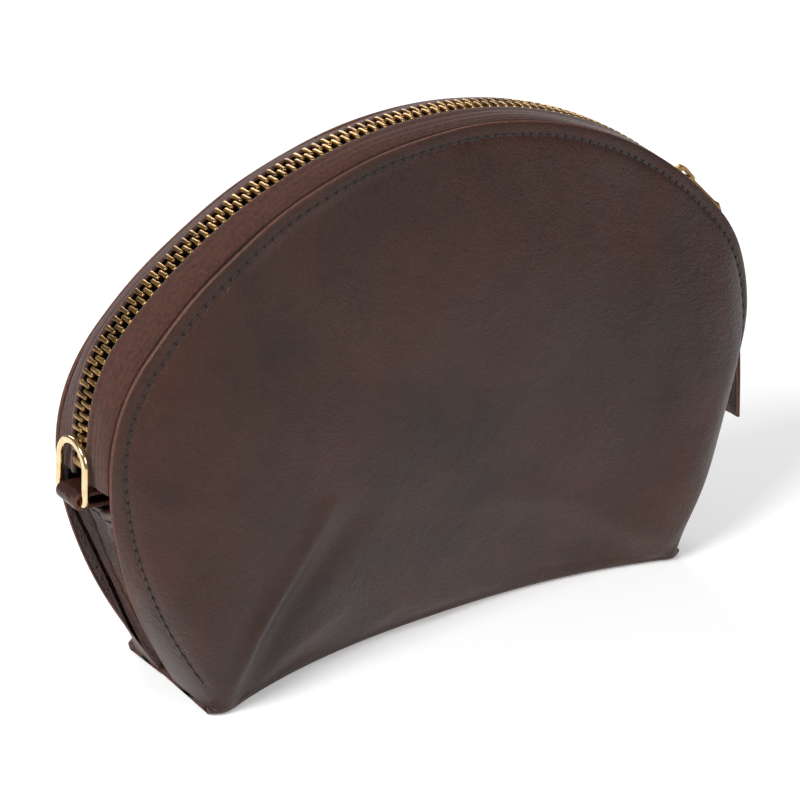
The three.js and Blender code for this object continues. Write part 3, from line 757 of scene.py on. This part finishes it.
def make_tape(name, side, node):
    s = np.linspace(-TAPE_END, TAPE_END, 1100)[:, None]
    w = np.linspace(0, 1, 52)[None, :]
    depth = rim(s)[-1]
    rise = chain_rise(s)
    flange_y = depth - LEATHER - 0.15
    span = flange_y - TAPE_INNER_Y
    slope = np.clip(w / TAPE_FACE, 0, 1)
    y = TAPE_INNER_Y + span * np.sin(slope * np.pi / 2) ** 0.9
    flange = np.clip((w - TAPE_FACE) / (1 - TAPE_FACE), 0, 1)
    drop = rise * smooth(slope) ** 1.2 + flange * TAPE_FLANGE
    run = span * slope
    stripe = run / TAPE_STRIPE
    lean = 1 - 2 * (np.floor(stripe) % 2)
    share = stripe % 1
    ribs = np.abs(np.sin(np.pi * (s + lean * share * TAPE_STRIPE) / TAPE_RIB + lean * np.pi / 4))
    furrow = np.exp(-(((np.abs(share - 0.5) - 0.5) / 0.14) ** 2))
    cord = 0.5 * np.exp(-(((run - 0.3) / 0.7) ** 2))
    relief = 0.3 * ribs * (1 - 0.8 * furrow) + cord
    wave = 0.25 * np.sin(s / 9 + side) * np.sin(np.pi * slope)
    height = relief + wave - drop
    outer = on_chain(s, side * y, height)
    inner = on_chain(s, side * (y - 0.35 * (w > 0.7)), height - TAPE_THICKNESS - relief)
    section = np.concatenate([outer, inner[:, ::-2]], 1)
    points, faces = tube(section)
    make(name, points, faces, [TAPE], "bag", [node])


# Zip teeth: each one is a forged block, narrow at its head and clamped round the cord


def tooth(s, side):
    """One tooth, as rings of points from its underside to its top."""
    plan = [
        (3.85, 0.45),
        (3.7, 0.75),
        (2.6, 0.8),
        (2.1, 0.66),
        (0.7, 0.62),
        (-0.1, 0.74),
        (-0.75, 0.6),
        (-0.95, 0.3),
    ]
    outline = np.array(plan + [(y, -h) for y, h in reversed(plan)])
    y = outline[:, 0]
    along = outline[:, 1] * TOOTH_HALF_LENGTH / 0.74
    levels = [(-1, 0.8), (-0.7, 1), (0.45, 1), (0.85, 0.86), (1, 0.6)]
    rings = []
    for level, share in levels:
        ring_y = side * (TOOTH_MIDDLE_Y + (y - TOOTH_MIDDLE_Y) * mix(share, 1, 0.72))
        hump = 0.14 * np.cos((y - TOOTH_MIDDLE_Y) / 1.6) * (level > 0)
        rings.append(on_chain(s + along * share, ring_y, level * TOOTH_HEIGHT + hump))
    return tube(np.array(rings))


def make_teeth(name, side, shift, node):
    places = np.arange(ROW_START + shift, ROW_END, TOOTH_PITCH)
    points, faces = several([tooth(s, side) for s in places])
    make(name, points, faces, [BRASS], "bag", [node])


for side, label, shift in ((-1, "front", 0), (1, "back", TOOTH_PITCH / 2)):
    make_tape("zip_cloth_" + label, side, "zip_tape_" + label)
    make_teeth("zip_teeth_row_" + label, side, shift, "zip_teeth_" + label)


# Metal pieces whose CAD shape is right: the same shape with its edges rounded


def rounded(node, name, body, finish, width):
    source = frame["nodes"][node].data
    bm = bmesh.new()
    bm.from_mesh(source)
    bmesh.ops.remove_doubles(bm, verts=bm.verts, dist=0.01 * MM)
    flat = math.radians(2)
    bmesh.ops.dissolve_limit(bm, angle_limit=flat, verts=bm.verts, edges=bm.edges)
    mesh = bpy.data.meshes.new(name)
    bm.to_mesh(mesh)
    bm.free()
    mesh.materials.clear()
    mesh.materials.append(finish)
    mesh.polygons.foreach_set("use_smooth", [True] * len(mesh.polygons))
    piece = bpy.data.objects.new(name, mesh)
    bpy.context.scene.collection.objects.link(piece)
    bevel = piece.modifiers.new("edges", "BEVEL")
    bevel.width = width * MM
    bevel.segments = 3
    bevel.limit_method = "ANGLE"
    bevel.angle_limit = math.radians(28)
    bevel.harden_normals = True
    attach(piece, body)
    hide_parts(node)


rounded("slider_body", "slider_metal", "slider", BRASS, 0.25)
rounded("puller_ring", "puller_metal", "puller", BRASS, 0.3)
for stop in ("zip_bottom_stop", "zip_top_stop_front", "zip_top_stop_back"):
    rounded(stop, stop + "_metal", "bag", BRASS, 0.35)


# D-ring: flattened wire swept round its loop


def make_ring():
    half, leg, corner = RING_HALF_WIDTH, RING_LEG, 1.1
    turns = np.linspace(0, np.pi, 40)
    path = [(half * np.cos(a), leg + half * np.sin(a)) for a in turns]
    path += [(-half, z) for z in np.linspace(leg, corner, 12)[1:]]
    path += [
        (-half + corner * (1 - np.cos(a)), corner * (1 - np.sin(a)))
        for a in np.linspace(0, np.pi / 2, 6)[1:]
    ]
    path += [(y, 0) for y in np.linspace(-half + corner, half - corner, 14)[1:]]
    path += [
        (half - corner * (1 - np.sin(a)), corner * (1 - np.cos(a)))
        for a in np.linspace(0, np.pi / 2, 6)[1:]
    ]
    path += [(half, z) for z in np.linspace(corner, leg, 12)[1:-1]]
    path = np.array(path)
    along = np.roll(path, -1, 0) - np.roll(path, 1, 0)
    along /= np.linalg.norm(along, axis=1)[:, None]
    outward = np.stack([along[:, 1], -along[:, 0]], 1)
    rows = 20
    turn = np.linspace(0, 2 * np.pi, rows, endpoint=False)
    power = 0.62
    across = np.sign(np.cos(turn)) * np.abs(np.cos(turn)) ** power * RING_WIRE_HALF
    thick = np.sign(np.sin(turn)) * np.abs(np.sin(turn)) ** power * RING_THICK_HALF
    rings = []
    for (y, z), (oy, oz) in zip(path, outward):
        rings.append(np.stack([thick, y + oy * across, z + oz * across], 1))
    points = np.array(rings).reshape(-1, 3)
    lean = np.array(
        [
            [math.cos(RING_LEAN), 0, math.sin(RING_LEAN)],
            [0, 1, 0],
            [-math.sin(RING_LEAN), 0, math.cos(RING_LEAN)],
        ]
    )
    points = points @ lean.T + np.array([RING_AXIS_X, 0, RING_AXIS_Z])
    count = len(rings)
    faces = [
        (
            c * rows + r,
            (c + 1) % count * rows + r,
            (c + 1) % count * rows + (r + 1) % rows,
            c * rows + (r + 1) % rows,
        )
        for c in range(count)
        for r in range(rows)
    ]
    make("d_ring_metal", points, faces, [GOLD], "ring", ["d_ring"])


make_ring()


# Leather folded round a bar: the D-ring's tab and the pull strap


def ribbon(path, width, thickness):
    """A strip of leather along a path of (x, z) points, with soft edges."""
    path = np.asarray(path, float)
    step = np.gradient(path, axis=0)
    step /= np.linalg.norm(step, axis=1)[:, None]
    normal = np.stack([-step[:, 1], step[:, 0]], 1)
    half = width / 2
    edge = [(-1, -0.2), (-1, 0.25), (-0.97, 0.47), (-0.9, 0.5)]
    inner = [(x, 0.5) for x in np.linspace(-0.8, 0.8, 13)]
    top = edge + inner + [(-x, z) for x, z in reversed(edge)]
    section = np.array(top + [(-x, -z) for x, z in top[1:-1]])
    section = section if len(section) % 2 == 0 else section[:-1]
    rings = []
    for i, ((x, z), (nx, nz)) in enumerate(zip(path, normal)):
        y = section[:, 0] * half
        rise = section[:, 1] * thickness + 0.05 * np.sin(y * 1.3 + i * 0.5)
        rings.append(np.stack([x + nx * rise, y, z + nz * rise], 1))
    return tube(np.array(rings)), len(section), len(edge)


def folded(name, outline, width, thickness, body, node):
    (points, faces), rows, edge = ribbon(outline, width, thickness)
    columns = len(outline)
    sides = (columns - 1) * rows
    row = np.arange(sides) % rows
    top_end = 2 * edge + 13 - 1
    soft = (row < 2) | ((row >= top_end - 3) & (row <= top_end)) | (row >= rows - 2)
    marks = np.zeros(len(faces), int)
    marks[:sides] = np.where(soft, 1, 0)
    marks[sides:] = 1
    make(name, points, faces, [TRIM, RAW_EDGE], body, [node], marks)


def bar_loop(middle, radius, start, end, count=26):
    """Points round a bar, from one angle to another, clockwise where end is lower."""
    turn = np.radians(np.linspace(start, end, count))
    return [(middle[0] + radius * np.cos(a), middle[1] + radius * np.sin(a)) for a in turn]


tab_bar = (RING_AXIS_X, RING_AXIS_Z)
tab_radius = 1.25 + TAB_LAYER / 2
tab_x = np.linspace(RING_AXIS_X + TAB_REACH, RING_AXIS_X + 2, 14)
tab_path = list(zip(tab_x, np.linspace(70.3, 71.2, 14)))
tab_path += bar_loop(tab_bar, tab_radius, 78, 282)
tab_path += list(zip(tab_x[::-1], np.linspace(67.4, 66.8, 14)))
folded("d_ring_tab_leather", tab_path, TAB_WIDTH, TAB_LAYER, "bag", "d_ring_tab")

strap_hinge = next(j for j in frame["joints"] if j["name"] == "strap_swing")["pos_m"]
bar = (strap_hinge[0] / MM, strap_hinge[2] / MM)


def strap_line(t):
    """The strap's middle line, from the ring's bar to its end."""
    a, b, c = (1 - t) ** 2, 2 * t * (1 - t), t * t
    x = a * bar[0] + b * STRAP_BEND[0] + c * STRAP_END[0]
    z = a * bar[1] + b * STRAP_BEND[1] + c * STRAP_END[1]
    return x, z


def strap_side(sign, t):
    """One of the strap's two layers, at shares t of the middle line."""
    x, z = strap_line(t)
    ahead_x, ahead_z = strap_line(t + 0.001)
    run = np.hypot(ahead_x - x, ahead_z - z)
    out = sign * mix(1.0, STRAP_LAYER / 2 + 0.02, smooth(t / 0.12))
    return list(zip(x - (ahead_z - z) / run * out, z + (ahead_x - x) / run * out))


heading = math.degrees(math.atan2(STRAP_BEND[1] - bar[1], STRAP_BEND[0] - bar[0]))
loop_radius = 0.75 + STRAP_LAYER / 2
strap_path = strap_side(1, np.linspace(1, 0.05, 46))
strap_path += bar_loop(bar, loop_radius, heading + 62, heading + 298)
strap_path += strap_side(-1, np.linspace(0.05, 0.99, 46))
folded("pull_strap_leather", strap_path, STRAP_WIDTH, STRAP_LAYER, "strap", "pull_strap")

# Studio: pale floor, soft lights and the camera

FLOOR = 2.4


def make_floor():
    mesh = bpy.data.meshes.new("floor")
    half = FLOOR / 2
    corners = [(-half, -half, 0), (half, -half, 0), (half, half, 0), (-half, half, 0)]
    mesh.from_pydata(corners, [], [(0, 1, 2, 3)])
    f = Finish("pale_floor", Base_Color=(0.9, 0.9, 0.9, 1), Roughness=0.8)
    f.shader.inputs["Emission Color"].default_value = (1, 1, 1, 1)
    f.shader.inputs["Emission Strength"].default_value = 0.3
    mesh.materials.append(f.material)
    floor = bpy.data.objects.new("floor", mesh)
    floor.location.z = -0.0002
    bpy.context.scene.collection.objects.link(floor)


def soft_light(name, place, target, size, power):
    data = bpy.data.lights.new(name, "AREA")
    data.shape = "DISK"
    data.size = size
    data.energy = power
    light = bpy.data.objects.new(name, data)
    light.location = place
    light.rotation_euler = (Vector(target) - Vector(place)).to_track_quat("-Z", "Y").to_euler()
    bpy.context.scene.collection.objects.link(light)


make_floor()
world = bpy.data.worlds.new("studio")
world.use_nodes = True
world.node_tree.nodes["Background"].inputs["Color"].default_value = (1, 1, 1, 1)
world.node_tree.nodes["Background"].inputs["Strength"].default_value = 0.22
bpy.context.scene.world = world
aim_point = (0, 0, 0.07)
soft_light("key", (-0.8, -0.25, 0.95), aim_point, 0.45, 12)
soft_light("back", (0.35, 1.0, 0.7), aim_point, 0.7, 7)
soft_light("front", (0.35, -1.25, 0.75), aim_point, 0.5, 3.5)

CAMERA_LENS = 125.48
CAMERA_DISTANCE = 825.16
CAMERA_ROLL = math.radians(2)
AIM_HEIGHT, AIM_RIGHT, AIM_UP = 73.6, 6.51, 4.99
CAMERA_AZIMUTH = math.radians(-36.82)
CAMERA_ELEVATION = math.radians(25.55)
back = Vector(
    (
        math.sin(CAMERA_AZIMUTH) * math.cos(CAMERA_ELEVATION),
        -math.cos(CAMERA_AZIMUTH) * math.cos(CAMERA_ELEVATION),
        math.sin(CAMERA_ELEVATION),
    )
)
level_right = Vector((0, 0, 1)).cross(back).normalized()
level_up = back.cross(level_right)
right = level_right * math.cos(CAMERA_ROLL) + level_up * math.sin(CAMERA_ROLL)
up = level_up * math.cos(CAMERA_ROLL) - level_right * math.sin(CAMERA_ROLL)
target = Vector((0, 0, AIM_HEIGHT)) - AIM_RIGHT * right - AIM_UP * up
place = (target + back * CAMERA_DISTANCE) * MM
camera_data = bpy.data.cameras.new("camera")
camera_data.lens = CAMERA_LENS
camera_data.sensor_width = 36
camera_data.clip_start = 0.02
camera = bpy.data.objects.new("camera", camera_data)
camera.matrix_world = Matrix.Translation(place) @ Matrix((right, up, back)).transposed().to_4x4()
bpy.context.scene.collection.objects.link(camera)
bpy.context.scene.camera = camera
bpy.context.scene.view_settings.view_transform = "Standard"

===============

> **Stated problem**:
Copy exactly, and only, the lines from the one containing "hide_parts(node)" through the one containing "# D-ring: flattened wire swept round its loop".

> **Answer**:
    hide_parts(node)


rounded("slider_body", "slider_metal", "slider", BRASS, 0.25)
rounded("puller_ring", "puller_metal", "puller", BRASS, 0.3)
for stop in ("zip_bottom_stop", "zip_top_stop_front", "zip_top_stop_back"):
    rounded(stop, stop + "_metal", "bag", BRASS, 0.35)


# D-ring: flattened wire swept round its loop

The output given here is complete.